TAJUK RANCANA:
MEMURAHKAN HARGA BARANG [1]
Jakarta, BeritaYudha
Sidang Dewan Stabilisasi Ekonomi minggu ini menilai persediaan 9 bahan pokok, untuk menghadapi bulan puasa dan lebaran, cukup.
Tetapi untuk daging misalnya, pemerintah melihat adanya kemungkinan kenaikan harga yang antara lain ditimbulkan karena siapa konsumen yang baru pada saat -saat terakhir membanjiri pasar.
“Harga baru”, harga setahun sekali, sudah jadi kebiasaan dalam masyarakat kita. Keinginan penjual seolah dituruti begitu saja pada saat-saat lebaran. Suatu kebiasaan berkonsumsi yang tidak rasionil namun begitulah sudah tradisi.

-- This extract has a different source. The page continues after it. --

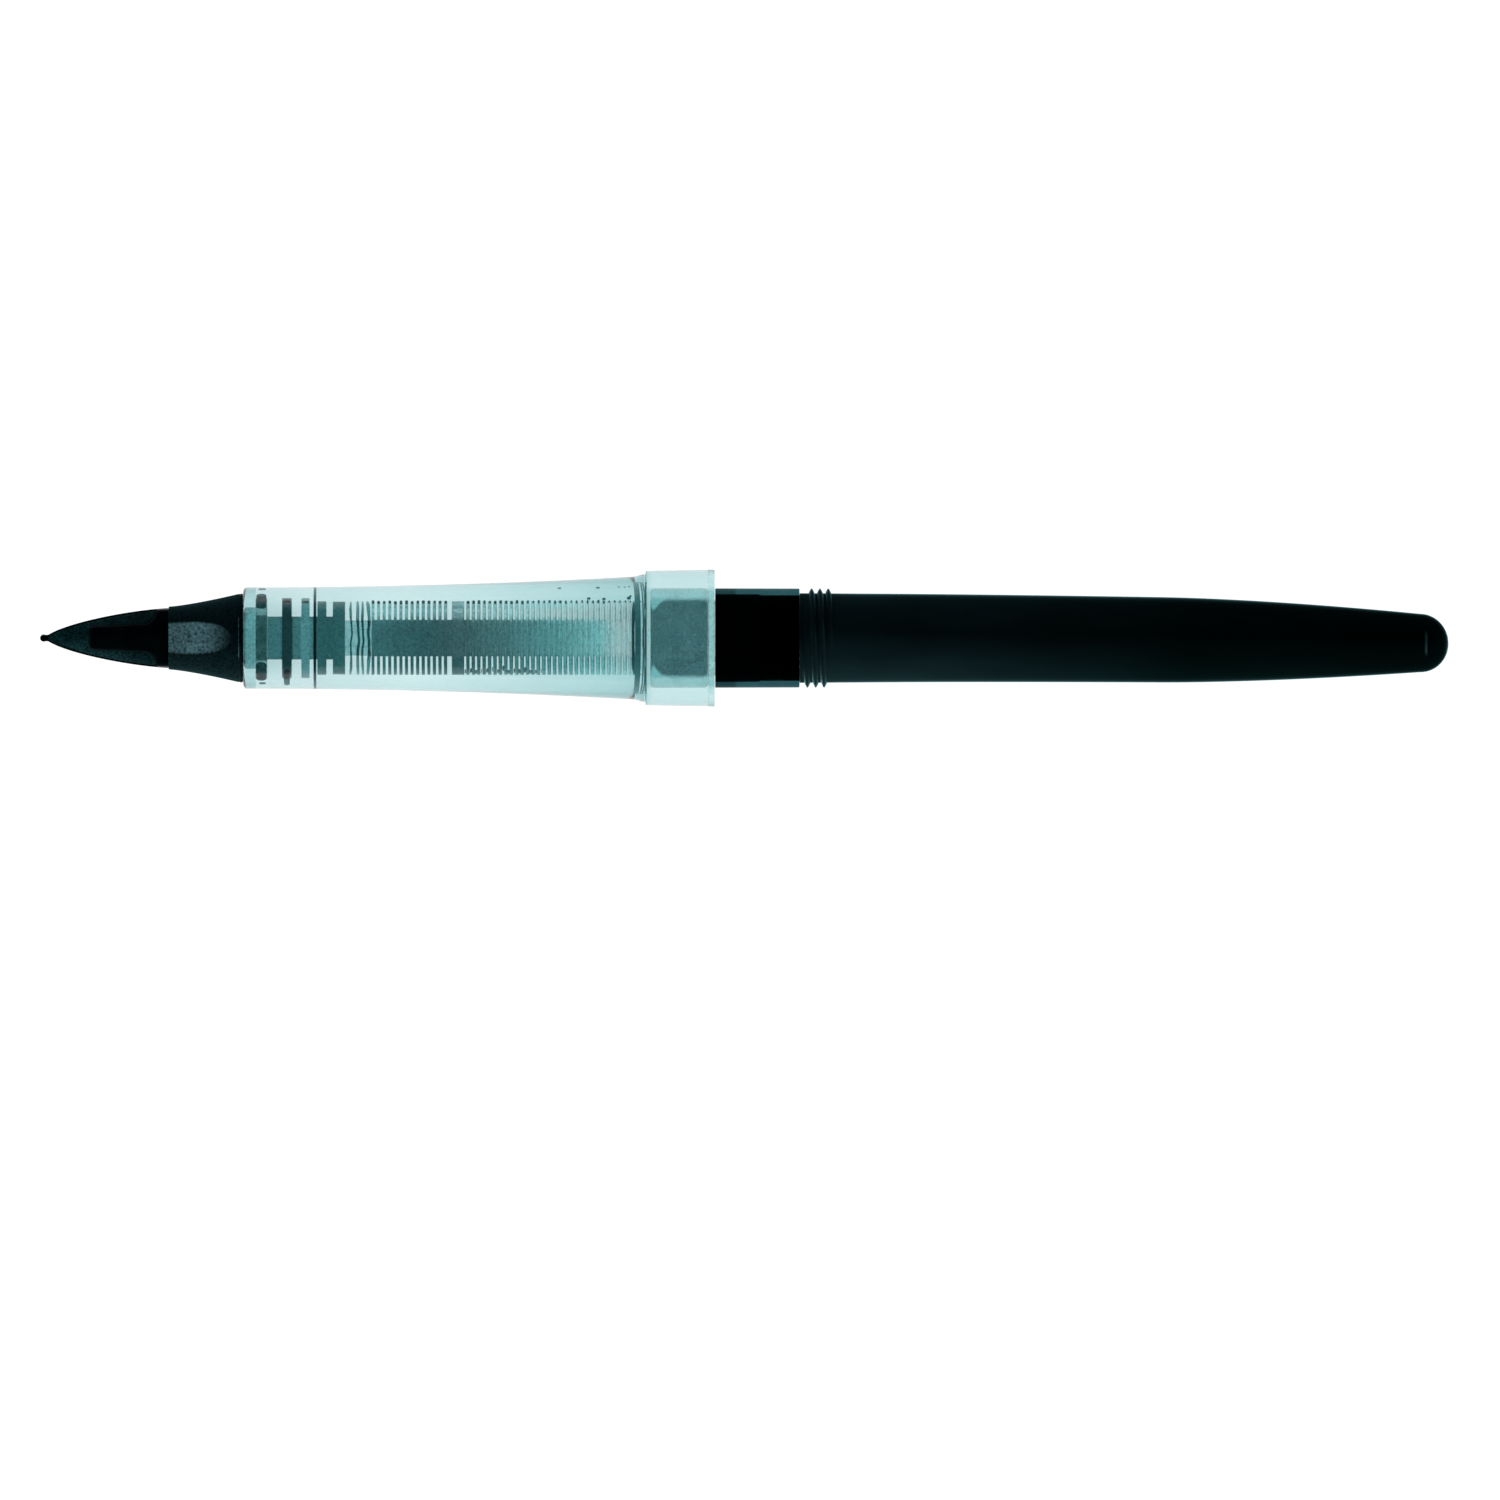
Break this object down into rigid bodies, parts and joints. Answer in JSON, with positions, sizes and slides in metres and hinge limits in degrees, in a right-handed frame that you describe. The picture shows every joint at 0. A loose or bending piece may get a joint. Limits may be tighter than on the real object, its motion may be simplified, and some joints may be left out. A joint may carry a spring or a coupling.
{
  "type": "pen ink unit",
  "caption": "Flexible plastic nib on a black holder, clear flared grip with a finned ink collector and a rear collar, and a slim dark ink tank with a screw thread.",
  "frame": {"origin": "on the pen's axis, midway between the nib's tip and the tail", "axes": "+X along the axis from the nib towards the tail, +Z out of the nib's tongue side"},
  "size_m": [0.12, 0.0116, 0.0116],
  "materials": {
    "nib_gloss": "gloss",
    "nib_matte": "grainy matte",
    "holder_black": "satin",
    "seal_rubber": "satin",
    "smoke_plastic": "satin, translucent",
    "wick_fibre": "wet fibre",
    "clear_plastic": "clear, polished",
    "frosted_plastic": "frosted",
    "tank_plastic": "gloss, dark translucent",
    "ink": "liquid"
  },
  "bodies": {
    "front_unit": {"nib_holder": "holder_black", "front_seal": "seal_rubber", "front_feed": "smoke_plastic", "collector_front": "smoke_plastic", "collector_rear": "smoke_plastic", "feed_wick": "wick_fibre", "grip": "clear_plastic", "collar_ring": "clear_plastic", "tank_joint": "frosted_plastic", "tank_seal": "seal_rubber"},
    "nib": {"nib_core": "nib_gloss", "nib_leaf_upper": "nib_matte", "nib_leaf_lower": "nib_matte", "nib_tongue_upper": "nib_gloss", "nib_tongue_lower": "nib_gloss"},
    "tank": {"tank_nozzle": "smoke_plastic", "neck_sleeve": "tank_plastic", "reservoir": "tank_plastic", "tank_plug": "smoke_plastic", "ink_charge": "ink"}
  },
  "joints": [
    {"name": "nib_flex", "type": "hinge", "parent": "front_unit", "child": "nib", "pos_m": [-0.04904, 0, 0], "axis": [0, 1, 0], "range_deg": [-6, 6], "stiffness_Nm_per_rad": 0.12},
    {"name": "tank_pull", "type": "slide", "parent": "front_unit", "child": "tank", "axis": [1, 0, 0], "range_m": [0, 0.014]}
  ]
}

Dahulu, kebiasaan tersebut bukanlah sama sekali subyektif, adalah alat pedagang untuk berspekulasi. Bisa begitu karena didukung oleh sejumlah faktor obyektif; distribusi yang tidak lancar, stok barang yang langka, tidak adanya alat pengendali tak langsung seperti BULOG terhadap harga-harga 9 kebutuhan pokok masyarakat.
Kini kesempatan berspekulasi sudah menciut. Penimbunan barang 9 kebutuhan pokok tidak akan menguntungkan, karena harga-harga terjadi pada pasar terbuka, persediaan barang mencukupi dan distribusinya sudah membaik.

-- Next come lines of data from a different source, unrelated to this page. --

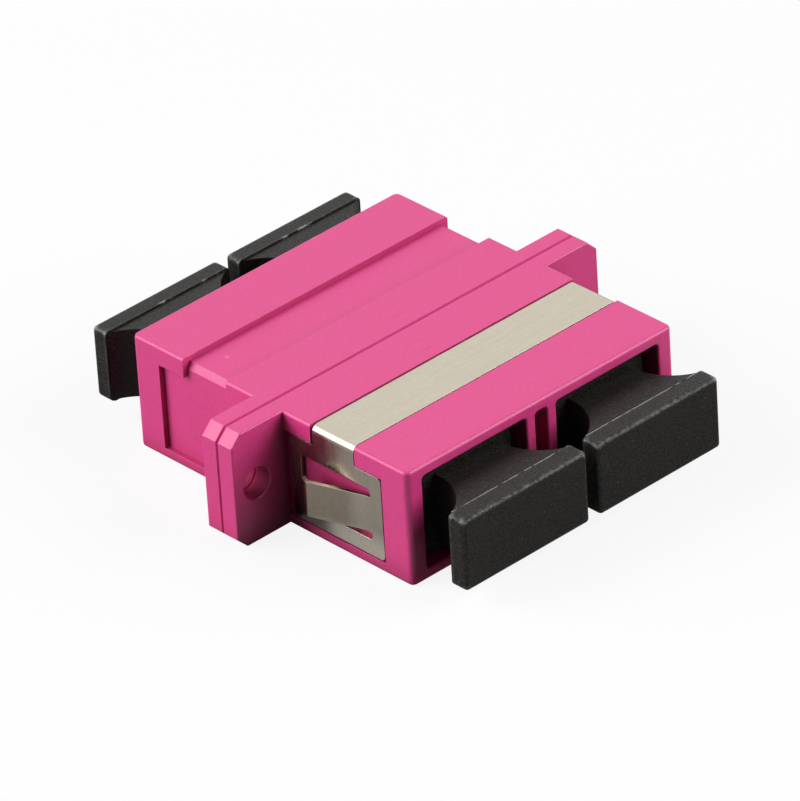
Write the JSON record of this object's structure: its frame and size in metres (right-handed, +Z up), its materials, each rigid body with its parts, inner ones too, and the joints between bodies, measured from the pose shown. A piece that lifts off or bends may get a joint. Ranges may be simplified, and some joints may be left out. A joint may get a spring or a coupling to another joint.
{
  "type": "duplex fibre adapter",
  "caption": "Flanged duplex coupler for square push-pull fibre plugs, with a sprung steel panel clip and pull-off dust caps.",
  "frame": {"origin": "bottom centre of the whole part with its caps in, below the flange's mid-plane", "axes": "+X along the flange from ear to ear, +Y along the plugs' axis away from the clipped half, +Z up out of the face that carries the clip's strip"},
  "size_m": [0.035, 0.037, 0.0091],
  "materials": {
    "housing": "magenta moulded plastic, satin",
    "clip_steel": "bare spring steel strip",
    "holder": "natural moulded plastic",
    "ceramic": "ground white ceramic",
    "cap": "black moulded plastic, fine texture"
  },
  "bodies": {
    "adapter": {"front_housing": "housing", "rear_housing": "housing", "panel_clip": "clip_steel", "front_left_sleeve_holder": "holder", "front_right_sleeve_holder": "holder", "rear_left_sleeve_holder": "holder", "rear_right_sleeve_holder": "holder", "left_split_sleeve": "ceramic", "right_split_sleeve": "ceramic"},
    "front_left_cap": {"front_left_dust_cap": "cap"},
    "front_right_cap": {"front_right_dust_cap": "cap"},
    "rear_left_cap": {"rear_left_dust_cap": "cap"},
    "rear_right_cap": {"rear_right_dust_cap": "cap"}
  },
  "joints": [
    {"name": "front_left_cap_pull", "type": "slide", "parent": "adapter", "child": "front_left_cap", "axis": [0, -1, 0], "range_m": [0, 0.016]},
    {"name": "front_right_cap_pull", "type": "slide", "parent": "adapter", "child": "front_right_cap", "axis": [0, -1, 0], "range_m": [0, 0.016]},
    {"name": "rear_left_cap_pull", "type": "slide", "parent": "adapter", "child": "rear_left_cap", "axis": [0, 1, 0], "range_m": [0, 0.016]},
    {"name": "rear_right_cap_pull", "type": "slide", "parent": "adapter", "child": "rear_right_cap", "axis": [0, 1, 0], "range_m": [0, 0.016]}
  ]
}
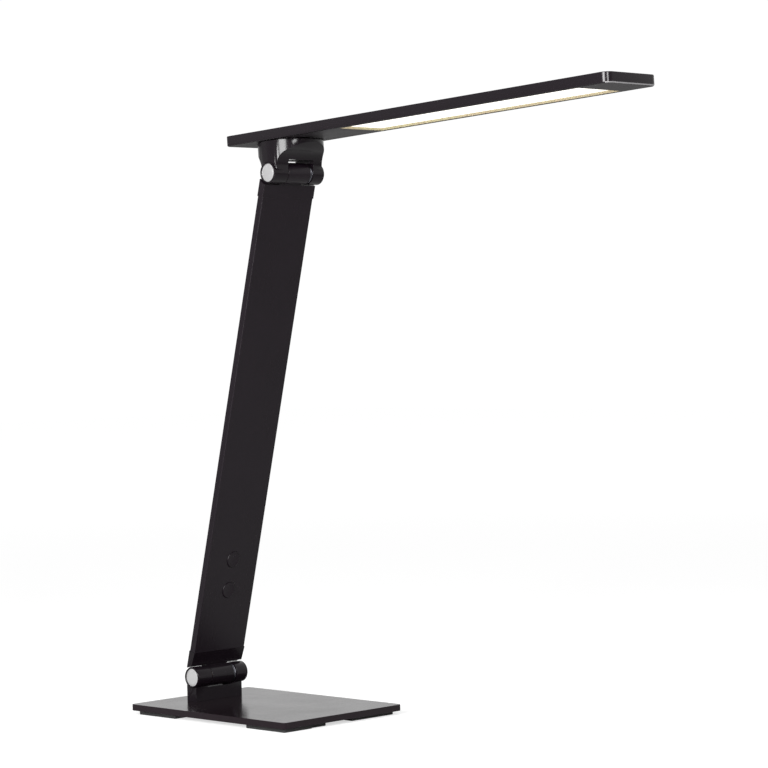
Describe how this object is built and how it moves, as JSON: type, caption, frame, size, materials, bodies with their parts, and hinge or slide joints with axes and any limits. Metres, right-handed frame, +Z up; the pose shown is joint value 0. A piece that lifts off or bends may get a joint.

Satu-satunya hal yang mungkin menyebabkan harga bisa tak terkendali, bila melihat kesiap-siagaan pemerintah dan aparat produksi seperti diatas, adalah sikap konsumen sekalipun untuk waktu terbatas. Baru belanja pada saat-saat terakhir, main borong atau memilih pasar yang itu-itu juga.
Masalah cukupnya stok atau berkurangnya kesempatan berspekulasi pada pedagang-pedagang berlatarbelakang luas. Barang 9 kebutuhan pokok bertulang punggung kemampuan dalam negeri untuk berproduksi, kemampuan bahkan melebihi sekedar batas waktu bulan puasa atau lebaran. Itu menyangkut berbagai penciptaan stabilitas.
Begitu juga produksi barang-barang non-kebutuhan pokok untuk sebahagian sudah dapat dipenuhi oleh pabrik atau pengusaha dalam negeri. Bila harga itu terbentuk tidak oleh satu-dua jenis barang tetapi oleh komponen barang dalam masyarakat sehari-hari itu dipengaruhi dan mempengaruhi. Tidak bisa harga batu baterai setinggi langit bila harga beras sesungguhnya murah dstnya.
Dalam hal inilah murahnya harga-harga barang pada umumnya akan dapat secara relatif menurunkan juga harga-harga yang lain kecuali bila pengawasan dan pengendalian terhadap meluasnya barang atau pasar eksklusif memang tidak tertangani.
Begitupun terhadap kesediaan pemerintah seperti diucapkan Menteri Keuangan Ali Wardhana ketika melantik Dirut BDN dan Bapindo tempo hari.
Dewasa ini kita mencatat kenaikan harga rata-rata 1,1 % perbulan atau 13,1 per tahun, angka ini masih hendak diturunkan terus. (DTS)
Sumber: BERITA YUDHA (28/8/1975)
[1] Dikutip sesuai tulisan dan ejaan aslinya dari buku “Presiden RI Ke II Jenderal Besar HM Soeharto dalam Berita”, Buku III (1972-1975), Jakarta: Antara Pustaka Utama, 2008, hal. 728-729.